Set problem »
Lift out, unaltered, the lines of the material below between the line holding "The Blender code" and the line holding "return low +", counting both.

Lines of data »
+ + + + +

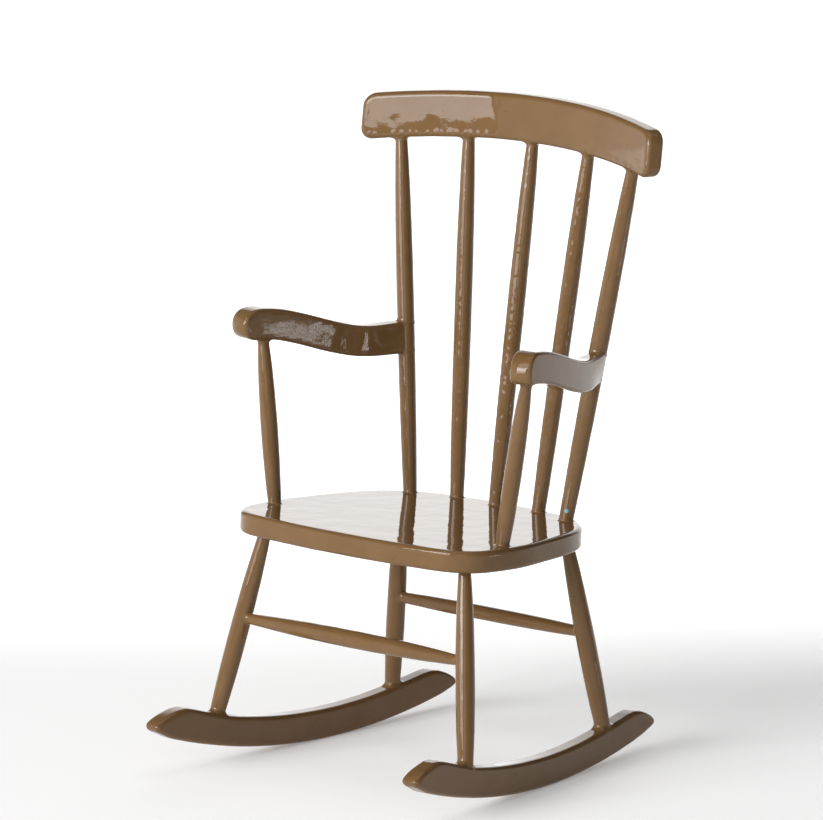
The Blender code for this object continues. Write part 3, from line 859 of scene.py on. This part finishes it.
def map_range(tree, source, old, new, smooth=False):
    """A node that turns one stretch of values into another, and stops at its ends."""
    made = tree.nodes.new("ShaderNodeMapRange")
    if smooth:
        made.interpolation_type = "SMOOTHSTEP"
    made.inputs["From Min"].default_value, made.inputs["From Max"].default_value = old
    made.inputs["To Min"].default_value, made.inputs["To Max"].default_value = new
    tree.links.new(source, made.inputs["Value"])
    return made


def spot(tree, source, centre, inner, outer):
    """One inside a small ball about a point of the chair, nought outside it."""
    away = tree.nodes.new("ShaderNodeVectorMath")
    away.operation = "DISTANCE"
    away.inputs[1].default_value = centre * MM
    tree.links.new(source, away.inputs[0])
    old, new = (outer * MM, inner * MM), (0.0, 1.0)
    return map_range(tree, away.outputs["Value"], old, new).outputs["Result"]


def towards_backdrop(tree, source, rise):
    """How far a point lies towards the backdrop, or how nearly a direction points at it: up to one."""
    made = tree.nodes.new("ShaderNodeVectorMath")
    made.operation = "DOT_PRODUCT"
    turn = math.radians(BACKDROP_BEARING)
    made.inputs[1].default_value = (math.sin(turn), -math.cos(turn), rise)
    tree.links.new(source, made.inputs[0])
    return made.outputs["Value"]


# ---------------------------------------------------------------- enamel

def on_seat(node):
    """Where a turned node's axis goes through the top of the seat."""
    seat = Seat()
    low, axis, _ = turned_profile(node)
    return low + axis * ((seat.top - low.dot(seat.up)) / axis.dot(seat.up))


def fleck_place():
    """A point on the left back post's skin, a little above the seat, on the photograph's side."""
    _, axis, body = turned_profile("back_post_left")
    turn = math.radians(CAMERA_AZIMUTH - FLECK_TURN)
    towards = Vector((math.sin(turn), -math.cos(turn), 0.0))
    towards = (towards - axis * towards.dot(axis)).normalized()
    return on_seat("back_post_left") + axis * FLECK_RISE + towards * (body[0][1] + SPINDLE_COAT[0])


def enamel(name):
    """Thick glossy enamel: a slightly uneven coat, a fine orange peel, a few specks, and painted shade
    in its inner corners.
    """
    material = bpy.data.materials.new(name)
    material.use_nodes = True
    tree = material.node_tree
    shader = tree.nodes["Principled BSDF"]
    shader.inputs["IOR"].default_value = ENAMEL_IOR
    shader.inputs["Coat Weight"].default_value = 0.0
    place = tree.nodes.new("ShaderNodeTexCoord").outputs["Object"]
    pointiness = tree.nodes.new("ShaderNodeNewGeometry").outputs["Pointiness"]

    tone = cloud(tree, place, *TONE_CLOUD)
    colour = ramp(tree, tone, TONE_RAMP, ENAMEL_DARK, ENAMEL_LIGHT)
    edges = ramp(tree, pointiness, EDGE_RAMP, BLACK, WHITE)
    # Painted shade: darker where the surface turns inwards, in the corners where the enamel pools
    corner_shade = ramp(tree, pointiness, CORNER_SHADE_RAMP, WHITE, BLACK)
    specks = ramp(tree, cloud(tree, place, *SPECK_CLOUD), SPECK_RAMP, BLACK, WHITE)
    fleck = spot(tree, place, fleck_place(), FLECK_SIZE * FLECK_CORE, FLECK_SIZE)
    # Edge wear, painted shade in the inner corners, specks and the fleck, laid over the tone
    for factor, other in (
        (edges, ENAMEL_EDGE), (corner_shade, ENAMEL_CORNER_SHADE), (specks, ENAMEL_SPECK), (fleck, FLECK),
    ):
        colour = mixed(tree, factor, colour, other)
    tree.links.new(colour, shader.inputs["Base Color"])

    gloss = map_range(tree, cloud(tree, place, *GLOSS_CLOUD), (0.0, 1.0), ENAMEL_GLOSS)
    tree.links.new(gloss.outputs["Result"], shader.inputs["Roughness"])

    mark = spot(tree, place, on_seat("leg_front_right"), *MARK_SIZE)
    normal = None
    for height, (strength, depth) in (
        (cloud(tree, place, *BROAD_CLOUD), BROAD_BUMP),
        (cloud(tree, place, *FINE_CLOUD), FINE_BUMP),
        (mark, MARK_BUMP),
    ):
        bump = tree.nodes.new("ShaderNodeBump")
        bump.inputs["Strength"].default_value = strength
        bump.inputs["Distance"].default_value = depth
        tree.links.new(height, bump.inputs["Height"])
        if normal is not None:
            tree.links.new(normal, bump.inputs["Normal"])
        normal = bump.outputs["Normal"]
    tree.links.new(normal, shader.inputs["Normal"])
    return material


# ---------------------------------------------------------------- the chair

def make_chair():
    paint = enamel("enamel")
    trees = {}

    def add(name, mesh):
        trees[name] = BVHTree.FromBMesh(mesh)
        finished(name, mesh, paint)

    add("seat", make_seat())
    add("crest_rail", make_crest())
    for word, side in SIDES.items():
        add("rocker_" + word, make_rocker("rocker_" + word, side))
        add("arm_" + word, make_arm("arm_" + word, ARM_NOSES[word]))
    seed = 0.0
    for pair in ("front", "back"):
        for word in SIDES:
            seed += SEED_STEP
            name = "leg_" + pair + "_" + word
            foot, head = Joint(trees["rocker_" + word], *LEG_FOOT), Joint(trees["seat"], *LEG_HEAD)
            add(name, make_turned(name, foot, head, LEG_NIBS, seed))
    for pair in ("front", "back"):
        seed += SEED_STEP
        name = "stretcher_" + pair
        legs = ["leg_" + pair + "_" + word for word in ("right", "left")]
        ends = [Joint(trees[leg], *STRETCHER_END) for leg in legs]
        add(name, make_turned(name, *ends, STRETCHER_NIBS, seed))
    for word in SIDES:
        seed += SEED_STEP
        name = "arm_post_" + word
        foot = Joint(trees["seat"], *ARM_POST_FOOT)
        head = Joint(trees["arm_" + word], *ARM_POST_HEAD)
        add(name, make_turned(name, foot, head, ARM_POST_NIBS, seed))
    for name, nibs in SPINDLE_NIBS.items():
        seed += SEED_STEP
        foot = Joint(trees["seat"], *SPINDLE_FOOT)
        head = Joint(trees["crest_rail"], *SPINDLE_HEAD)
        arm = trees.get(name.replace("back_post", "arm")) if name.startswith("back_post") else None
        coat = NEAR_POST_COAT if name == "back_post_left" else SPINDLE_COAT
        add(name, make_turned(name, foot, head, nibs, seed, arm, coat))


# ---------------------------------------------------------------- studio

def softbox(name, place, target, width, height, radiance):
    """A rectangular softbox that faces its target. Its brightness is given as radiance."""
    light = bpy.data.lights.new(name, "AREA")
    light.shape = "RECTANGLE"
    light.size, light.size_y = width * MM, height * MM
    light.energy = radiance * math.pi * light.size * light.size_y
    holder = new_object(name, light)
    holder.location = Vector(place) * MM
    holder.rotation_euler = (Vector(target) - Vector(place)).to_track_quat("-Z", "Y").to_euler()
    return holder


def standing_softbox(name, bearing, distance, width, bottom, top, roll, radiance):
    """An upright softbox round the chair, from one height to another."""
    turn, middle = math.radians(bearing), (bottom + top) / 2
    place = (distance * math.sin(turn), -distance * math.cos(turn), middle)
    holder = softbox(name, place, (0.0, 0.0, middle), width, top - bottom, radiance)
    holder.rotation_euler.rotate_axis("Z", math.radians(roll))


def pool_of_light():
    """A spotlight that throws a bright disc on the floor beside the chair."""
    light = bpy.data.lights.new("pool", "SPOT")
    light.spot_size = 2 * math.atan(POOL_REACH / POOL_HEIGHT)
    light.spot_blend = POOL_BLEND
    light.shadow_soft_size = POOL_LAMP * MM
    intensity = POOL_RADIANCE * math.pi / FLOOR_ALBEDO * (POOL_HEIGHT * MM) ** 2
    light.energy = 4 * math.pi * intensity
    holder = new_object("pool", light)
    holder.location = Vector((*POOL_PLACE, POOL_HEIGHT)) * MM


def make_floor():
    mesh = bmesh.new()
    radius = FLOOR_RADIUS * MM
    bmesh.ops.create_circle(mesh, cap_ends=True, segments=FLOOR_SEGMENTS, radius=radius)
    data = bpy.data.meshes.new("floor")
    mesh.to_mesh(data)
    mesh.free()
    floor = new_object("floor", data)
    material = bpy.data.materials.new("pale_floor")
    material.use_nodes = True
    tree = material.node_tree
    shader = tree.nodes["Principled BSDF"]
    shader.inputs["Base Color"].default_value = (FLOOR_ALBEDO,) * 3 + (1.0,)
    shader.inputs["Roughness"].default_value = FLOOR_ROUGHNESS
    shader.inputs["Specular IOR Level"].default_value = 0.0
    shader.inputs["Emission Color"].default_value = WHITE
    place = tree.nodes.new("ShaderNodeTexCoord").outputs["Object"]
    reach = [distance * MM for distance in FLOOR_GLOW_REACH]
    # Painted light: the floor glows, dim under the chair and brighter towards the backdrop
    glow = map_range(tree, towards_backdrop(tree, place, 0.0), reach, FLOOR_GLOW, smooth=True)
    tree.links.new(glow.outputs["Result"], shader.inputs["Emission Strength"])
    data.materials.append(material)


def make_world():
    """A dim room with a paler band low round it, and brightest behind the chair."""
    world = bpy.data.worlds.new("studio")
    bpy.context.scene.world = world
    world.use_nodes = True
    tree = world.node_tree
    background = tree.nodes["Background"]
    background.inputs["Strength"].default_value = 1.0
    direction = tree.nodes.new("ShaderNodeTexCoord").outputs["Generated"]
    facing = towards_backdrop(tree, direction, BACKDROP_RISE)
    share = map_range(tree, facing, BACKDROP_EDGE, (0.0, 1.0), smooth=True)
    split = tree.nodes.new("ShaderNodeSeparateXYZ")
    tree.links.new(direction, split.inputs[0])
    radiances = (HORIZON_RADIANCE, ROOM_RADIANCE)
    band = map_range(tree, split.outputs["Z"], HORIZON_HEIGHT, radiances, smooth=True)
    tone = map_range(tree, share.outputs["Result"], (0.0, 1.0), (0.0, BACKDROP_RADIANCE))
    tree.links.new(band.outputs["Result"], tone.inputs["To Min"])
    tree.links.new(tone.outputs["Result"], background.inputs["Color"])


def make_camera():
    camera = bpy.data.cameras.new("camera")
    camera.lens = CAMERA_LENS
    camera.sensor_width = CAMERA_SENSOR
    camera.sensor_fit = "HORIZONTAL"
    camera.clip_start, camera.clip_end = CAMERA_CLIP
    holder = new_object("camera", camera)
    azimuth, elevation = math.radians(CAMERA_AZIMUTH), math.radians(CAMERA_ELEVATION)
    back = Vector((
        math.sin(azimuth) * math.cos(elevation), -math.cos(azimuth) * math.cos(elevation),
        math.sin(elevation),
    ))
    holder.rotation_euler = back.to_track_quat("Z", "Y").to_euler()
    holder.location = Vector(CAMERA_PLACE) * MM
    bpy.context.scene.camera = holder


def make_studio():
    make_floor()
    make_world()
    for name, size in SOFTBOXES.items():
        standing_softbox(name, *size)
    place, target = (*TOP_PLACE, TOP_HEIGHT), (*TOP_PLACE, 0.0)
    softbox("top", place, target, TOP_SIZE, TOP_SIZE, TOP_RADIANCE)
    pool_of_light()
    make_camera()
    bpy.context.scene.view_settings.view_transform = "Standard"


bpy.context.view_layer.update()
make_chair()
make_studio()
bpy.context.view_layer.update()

+ + + + +

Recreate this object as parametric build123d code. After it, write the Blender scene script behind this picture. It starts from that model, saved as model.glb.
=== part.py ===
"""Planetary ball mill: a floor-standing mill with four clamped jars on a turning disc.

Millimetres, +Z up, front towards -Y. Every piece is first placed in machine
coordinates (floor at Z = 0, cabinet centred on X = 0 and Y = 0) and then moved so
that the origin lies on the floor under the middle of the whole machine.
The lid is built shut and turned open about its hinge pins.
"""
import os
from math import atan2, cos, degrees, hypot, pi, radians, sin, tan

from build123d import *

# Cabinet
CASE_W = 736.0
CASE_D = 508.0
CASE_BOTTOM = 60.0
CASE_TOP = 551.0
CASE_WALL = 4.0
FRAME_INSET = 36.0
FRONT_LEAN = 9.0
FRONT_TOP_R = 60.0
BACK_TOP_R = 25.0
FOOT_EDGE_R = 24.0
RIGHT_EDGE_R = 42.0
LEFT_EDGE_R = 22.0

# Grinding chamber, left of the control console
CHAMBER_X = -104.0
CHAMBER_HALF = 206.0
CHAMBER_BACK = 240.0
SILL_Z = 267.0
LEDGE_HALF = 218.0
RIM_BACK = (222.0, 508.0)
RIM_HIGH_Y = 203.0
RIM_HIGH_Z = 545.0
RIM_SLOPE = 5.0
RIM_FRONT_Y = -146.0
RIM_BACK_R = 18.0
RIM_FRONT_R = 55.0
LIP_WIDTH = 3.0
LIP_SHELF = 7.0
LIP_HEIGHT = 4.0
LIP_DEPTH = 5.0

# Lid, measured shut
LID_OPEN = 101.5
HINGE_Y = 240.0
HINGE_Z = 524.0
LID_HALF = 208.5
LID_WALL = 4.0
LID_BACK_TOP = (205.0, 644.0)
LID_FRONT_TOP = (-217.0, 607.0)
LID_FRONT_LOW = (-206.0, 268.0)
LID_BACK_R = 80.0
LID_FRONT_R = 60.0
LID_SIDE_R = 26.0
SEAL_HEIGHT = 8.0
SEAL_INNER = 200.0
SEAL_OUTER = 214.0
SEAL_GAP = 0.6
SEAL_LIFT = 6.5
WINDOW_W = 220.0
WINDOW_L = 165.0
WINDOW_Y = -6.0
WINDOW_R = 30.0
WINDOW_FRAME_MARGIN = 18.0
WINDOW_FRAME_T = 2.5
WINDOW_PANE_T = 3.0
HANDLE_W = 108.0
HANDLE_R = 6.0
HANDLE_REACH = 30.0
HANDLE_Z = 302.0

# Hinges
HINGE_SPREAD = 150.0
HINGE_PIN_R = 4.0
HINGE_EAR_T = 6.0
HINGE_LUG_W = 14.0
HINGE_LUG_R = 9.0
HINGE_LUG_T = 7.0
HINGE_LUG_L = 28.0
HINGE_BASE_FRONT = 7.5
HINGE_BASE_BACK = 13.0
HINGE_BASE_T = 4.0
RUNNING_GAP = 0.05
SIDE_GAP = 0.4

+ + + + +

Response for this exercise »
The Blender code for this object continues. Write part 3, from line 859 of scene.py on. This part finishes it.
def map_range(tree, source, old, new, smooth=False):
    """A node that turns one stretch of values into another, and stops at its ends."""
    made = tree.nodes.new("ShaderNodeMapRange")
    if smooth:
        made.interpolation_type = "SMOOTHSTEP"
    made.inputs["From Min"].default_value, made.inputs["From Max"].default_value = old
    made.inputs["To Min"].default_value, made.inputs["To Max"].default_value = new
    tree.links.new(source, made.inputs["Value"])
    return made


def spot(tree, source, centre, inner, outer):
    """One inside a small ball about a point of the chair, nought outside it."""
    away = tree.nodes.new("ShaderNodeVectorMath")
    away.operation = "DISTANCE"
    away.inputs[1].default_value = centre * MM
    tree.links.new(source, away.inputs[0])
    old, new = (outer * MM, inner * MM), (0.0, 1.0)
    return map_range(tree, away.outputs["Value"], old, new).outputs["Result"]


def towards_backdrop(tree, source, rise):
    """How far a point lies towards the backdrop, or how nearly a direction points at it: up to one."""
    made = tree.nodes.new("ShaderNodeVectorMath")
    made.operation = "DOT_PRODUCT"
    turn = math.radians(BACKDROP_BEARING)
    made.inputs[1].default_value = (math.sin(turn), -math.cos(turn), rise)
    tree.links.new(source, made.inputs[0])
    return made.outputs["Value"]


# ---------------------------------------------------------------- enamel

def on_seat(node):
    """Where a turned node's axis goes through the top of the seat."""
    seat = Seat()
    low, axis, _ = turned_profile(node)
    return low + axis * ((seat.top - low.dot(seat.up)) / axis.dot(seat.up))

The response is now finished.